Aunque esta es sin duda la historia más vergonzosa que me ha pasado en la vida, siento el deber de contarla porque a las cabronas de mis amigas les hace mucha gracia y a lo mejor le saco una sonrisilla a alguien que ha tenido un mal día con mi sufrimiento.  

Yo tenía 22 años y era un poco inexperta en el amor. Acababa de salir de una relación de 5 años con mi primer novio y él no era muy buen tío, pero el sexo era aún peor. Yo sólo conocía la palabra orgasmo por lo que había leído en las revistas y escuchado a mis amigas, así que imaginaos mi torpeza sexual. Tampoco me masturbaba porque a mi exnovio le parecía mal y yo me sentía culpable (lo sé, es ridículo pero repito, era una pánfila y el un cabrón). Sea como sea, conseguí salir de esa horrible situación y me encontré con un mundo ideal como diría Aladdín.  

Yo teniendo un orgasmo.

Con el tiempo recopilé bastante experiencia sexual gracias a la Virgen, a Dios, a los vibradores y a los tíos con buena habilidad lingüística (y no precisamente hablando), y un día de fiesta conocí a Luis. Yo llevaba una borrachera que parecía un támpax pero en vez de sangre absorbía alcohol. Aun así, mis dotes de ligoteo surtieron efecto porque Luis y yo nos empezamos a enrollar en la discoteca. 

Noté que la tenía más dura que el escudo de Capitán América, así que le invité a ir a mi casa. Lo que viene a continuación ya os lo imaginaréis: follamos como conejos.  

En un momento dado y estando yo a cuatro patas, a él le entraron ganas de correrse y por aguantar un poquito más sacó su chorra de mis partes nobles, bajó, y me empezó a comer el chochet. Total, que yo del gustirrinín hice un movimiento muy brusco y todo el aire que había entrado en mi vagina salió disparado en forma de pedo vaginal hacia su boca.  

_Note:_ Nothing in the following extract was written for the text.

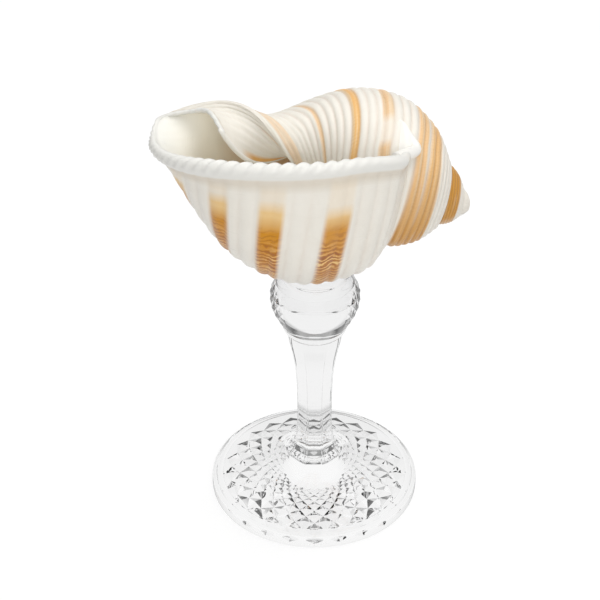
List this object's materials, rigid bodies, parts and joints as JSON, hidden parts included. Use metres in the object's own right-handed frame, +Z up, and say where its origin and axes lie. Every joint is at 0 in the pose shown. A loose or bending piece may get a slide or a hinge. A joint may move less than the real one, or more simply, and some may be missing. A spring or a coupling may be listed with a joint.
{
  "type": "tun shell cup on a glass stem",
  "caption": "Tun shell set mouth up as a cup, with ribbed banded whorls and a rope-like lip, cemented on a clear cut-glass stem with a round foot.",
  "frame": {"origin": "middle of the foot's flat underside", "axes": "+Z up along the glass stem, +X towards the shell's tip, -Y towards its outer lip"},
  "size_m": [0.1002, 0.0792, 0.1522],
  "materials": {
    "shell": "glossy cream shell with tan and brown bands",
    "glass": "clear cut glass",
    "cement": "clear cement"
  },
  "bodies": {
    "root": {"tun_shell": "shell", "glass_stem": "glass", "cement_seat": "cement"}
  },
  "joints": []
}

Si la intención del chaval era no correrse, creedme que lo consiguió, porque eso se le bajó con una velocidad digna de Flash. Nos quedamos tumbados y callados en la cama sufriendo la media hora más incómoda de toda mi vida hasta que yo me quedé dormida. A la mañana siguiente noté que la cama se movía y él se marchaba, pero preferí no decir absolutamente nada.  

A día de hoy le sigo teniendo fobia a los pedos vaginales, pero todavía me río un poco cuando me acuerdo la cara que se le quedó al muchacho y, peor aún, la cara que se me debió quedar a mí.